1. Revisit the fun in reading by playing with rhyme and word usage
I would like students to stick to four reading fundamentals while reading poetry. I'm still adjusting some of these, but foundationally I want students to understand that first and foremost educated people revisit texts. Students should have built in the expectation that they will read a text and to revisit it several times – the mind gains security in going back to a text. Secondly, I don't want students getting too caught up on vocabulary. If the first expectation is that you are going to revisit a text it's understood that you will have time to go back and identify any confusing words. During a first read students should use any context clues available and on a reread be given the chance to use the Oxford English Dictionary (OED) to help them along. Thirdly, the default frame of mind should be that every element in a poem has a purpose. Students should be made to realize that artistry in language isn't just a bunch of coincidences. They should be looking for patterns and how they function separately and how they inform the text as a whole. In the end, I do not want students getting caught up in looking for guaranteed right answers. We need to remind students that poems don't always provide exact meanings and that is okay.
In an effort to help them let go of their presuppositions about structure in reading I want to revisit these four expectations by reading texts like Dr. Seuss' Green Eggs and Ham. Eventually, we will work our way toward Jim Hall's "Maybe Dats Your Pwoblem Too", May Swenson's "Nosty Fright", and Billy Collins' "Introduction to Poetry". While we have fun playing with the language of these texts, I want to revisit those four pillars of reading that I outlined previously. I want them to know that it is okay to struggle with texts. For instance, "Nosty Fright" is at a reading level where students will struggle, but still be able to reach that a-ha moment while reading.
2. Focus on the two most basic sonnet formulas
In introducing the sonnet I want to provide some background information in addition to an in-depth discussion of the two main fixed forms: Italian and English. At first we will look at examples of both kinds of sonnets, using Shakespeare's "Sonnet 130" and Keats's "On First Looking into Chapman's Homer". Using these poems we will see what similarities and differences we can find between the two forms. Next, we will start looking more deeply at the significance of these two sonnet forms.
For example, when we discuss the Italian sonnet time will obviously be spent on the octave/sestet form with some emphasis on the variable sestet rhyme scheme. I primarily want to focus on octave/sestet shifts, or voltas, and will probably use Wordsworth's "The World Is Too Much with Us" and Keats's variation of that in "On First Looking into Chapman's Homer" as examples.
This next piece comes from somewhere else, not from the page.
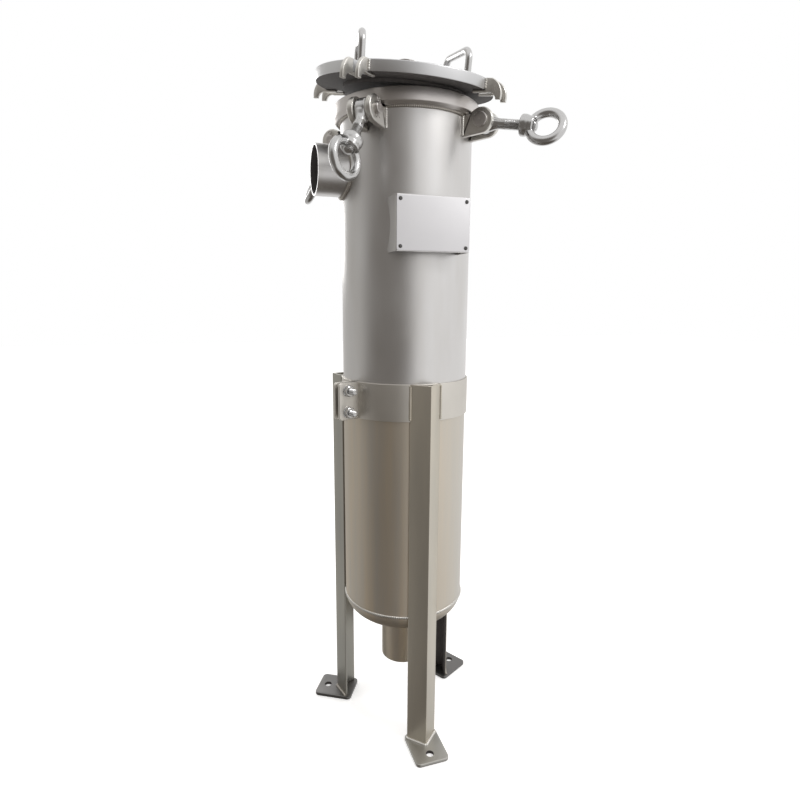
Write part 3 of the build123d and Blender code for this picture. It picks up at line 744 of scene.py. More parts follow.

We will focus on the volta's shift and analyze how changes in tone occur and how that creates and/or adds meaning.
We will also spend time looking at the form of the English sonnet. This will begin with a brief overview in comparison to the Italian sonnet and continue into a discussion about its structure in reference to rhyme and how that allows room for more thematic breaks—or in some cases for no thematic break at all. I would like to focus particularly on Shakespeare's sonnets because I think they will be the most rewarding for the students. I think that struggling students can get them on a surface level, but that they also offer plenty of depth, so that as students continually practice with the same author and form they can arrive at a deeper level of understanding.
During this time we will also work on other formal elements in poetry. More specifically, this section will also focus on rhetoric, sound, structure, theme, and historical context.
3. Spend time comparing and contrasting the sonnet [with] free verse poems
I would like students to understand the break from pentameter and other regular meters and see visual spacing and economy of language as poetic devices, as in the works of the Cummings, H. Doolittle, Whitman, and Williams. I will also include poems such as Bishop's "A Visit to St. Elizabeth's" and Moore's "I Too Dislike It".
4. Utilize our newly developed skills to analyze a piece of free verse
As I stated previously, I am interested in having a student defend a piece of free verse as a legitimate artistic endeavor. I'm looking forward to seeing what kind of conclusions can be reached by students when they start to analyze the point at which poems start to stray from fixed forms and start asking questions like: what properties of a sonnet does the poem still possess or what is the effect of its irregular meter?